At night, the staff lights a series of Survivor-style torches down to the water’s edge. The optics are perfect.

It’s hard not to admire, hard not to swim in it, hard to ignore the black silent skies that surround the resort, a place that’s as placid as it is coltish and eager to please. And as the turboprop flies you out at last the next day, it’s hard not to look at the little green island receding beneath you and wish that you couldn’t stay looped into that corporate video for a few days more.

Polihua Beach on Lanai island. (Pierce M Myers Photography/Hawaii Tourism Authority)

IF YOU GO

Lanai is a 30-minute flight from Honolulu International Airport, which is roughly a $200 return fare on Island Air (islandair.com) or Hawaiian Airlines (hawaiianairlines.com).

Where to stay

Rooms in the renovated Four Seasons Lanai at Manele Bay average 700 square feet and start at $1,000 (U.S.) a night. Shuttle-bus service to and from the airport, and around the island, is included.
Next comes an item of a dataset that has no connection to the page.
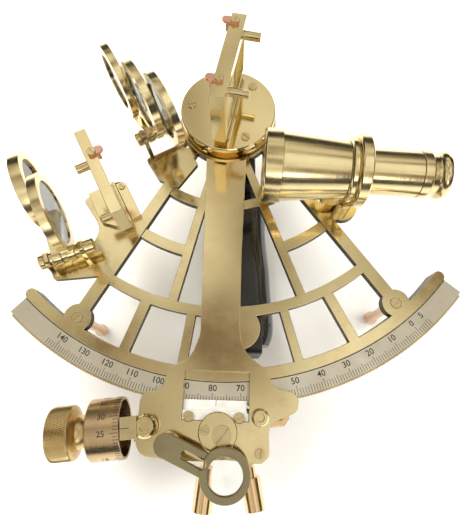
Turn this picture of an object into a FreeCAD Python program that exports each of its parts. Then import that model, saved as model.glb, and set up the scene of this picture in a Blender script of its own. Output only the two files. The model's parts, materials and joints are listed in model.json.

Rooms feature iPads, Nespresso machines, kukui nut oil toiletries and 75-inch LED televisions. The property’s five on-site restaurants include Nobu Lanai, an outpost of the famous New York sushi chain, which opened in the fall. Food and drink are extra. fourseasons.com/manelebay

If resort living strains the budget, you can stay at the charming, low-key Hotel Lanai, inland in Lanai City, where rooms start at $149 a night. hotellanai.com

The writer was a guest of Four Seasons resorts Lanai. The company did not review or approve this article.